§ **INSTRUCTIONS FOR THE TASK**:
Please output exactly the lines of the material from the first through the line containing "and the feet.", and nothing more.

§ **DATA EXCERPT**:
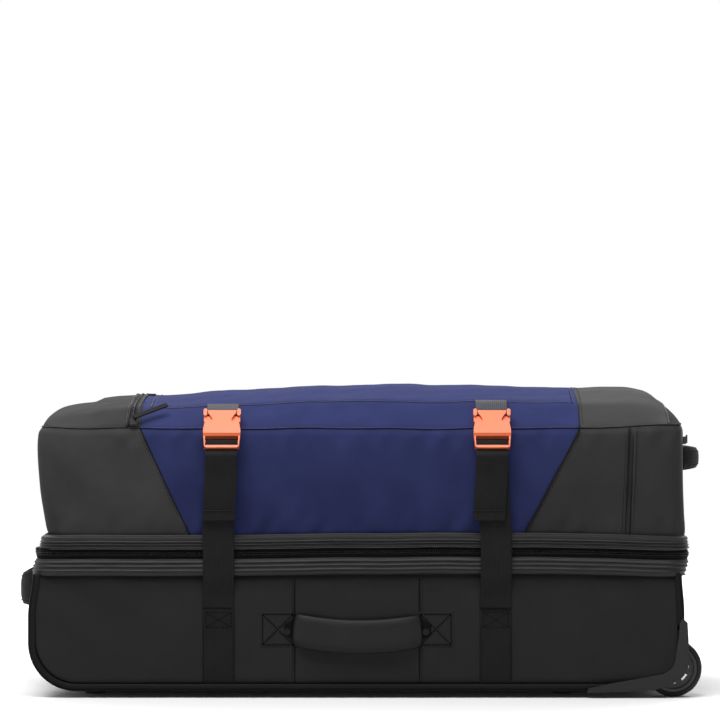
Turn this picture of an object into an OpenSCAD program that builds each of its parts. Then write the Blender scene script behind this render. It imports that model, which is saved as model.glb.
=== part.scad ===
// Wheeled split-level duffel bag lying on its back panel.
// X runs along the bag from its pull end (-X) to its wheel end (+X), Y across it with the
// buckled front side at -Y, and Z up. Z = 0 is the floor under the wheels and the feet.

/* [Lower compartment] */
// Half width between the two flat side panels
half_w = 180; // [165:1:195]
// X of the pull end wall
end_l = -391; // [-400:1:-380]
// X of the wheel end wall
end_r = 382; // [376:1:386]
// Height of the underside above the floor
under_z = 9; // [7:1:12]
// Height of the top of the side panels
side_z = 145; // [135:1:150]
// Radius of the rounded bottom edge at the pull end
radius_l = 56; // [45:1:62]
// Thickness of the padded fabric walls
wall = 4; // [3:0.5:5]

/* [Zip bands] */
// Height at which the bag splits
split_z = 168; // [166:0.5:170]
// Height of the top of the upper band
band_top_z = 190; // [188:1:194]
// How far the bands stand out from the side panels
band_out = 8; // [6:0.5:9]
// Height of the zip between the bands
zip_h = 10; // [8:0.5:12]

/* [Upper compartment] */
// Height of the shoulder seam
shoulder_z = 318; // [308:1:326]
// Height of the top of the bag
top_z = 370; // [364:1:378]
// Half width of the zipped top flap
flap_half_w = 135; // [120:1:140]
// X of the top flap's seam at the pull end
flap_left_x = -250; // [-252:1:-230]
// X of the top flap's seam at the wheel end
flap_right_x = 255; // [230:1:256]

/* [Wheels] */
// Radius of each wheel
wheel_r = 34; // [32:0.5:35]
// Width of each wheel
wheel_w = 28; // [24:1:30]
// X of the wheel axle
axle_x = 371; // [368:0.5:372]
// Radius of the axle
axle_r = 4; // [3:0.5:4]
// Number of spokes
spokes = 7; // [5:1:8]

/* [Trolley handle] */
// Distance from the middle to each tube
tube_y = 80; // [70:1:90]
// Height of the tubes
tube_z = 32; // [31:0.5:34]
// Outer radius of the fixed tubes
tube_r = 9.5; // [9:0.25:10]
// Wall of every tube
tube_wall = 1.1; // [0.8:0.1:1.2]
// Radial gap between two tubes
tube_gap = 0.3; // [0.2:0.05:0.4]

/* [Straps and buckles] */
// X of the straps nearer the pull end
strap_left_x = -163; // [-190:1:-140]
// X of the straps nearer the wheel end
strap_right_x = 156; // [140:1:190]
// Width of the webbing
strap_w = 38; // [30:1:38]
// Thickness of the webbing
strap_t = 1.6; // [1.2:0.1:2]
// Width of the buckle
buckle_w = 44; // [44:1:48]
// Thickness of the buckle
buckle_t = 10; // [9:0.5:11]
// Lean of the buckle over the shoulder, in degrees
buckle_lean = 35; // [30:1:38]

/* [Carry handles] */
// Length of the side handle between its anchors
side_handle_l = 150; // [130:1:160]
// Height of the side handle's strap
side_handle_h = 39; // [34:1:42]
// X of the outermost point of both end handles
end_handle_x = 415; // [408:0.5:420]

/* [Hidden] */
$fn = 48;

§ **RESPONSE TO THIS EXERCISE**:
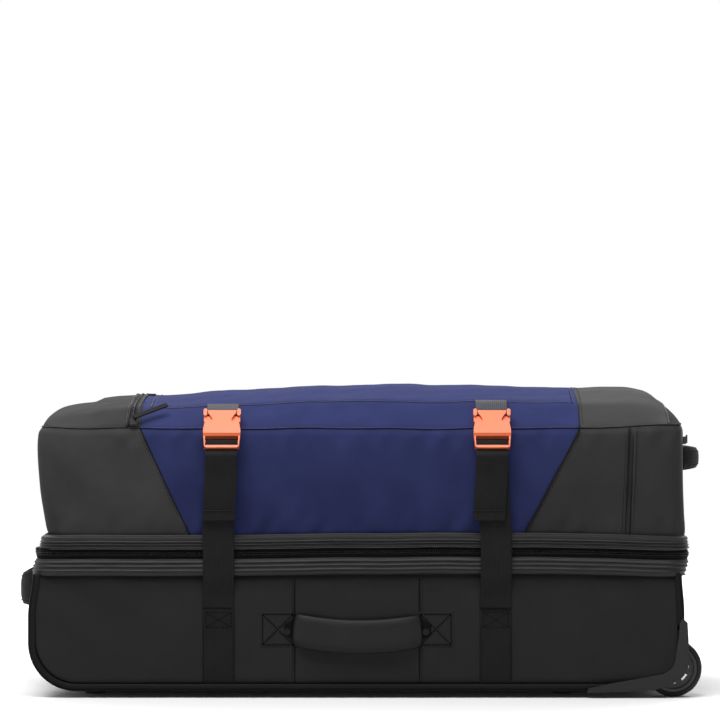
Turn this picture of an object into an OpenSCAD program that builds each of its parts. Then write the Blender scene script behind this render. It imports that model, which is saved as model.glb.
=== part.scad ===
// Wheeled split-level duffel bag lying on its back panel.
// X runs along the bag from its pull end (-X) to its wheel end (+X), Y across it with the
// buckled front side at -Y, and Z up. Z = 0 is the floor under the wheels and the feet.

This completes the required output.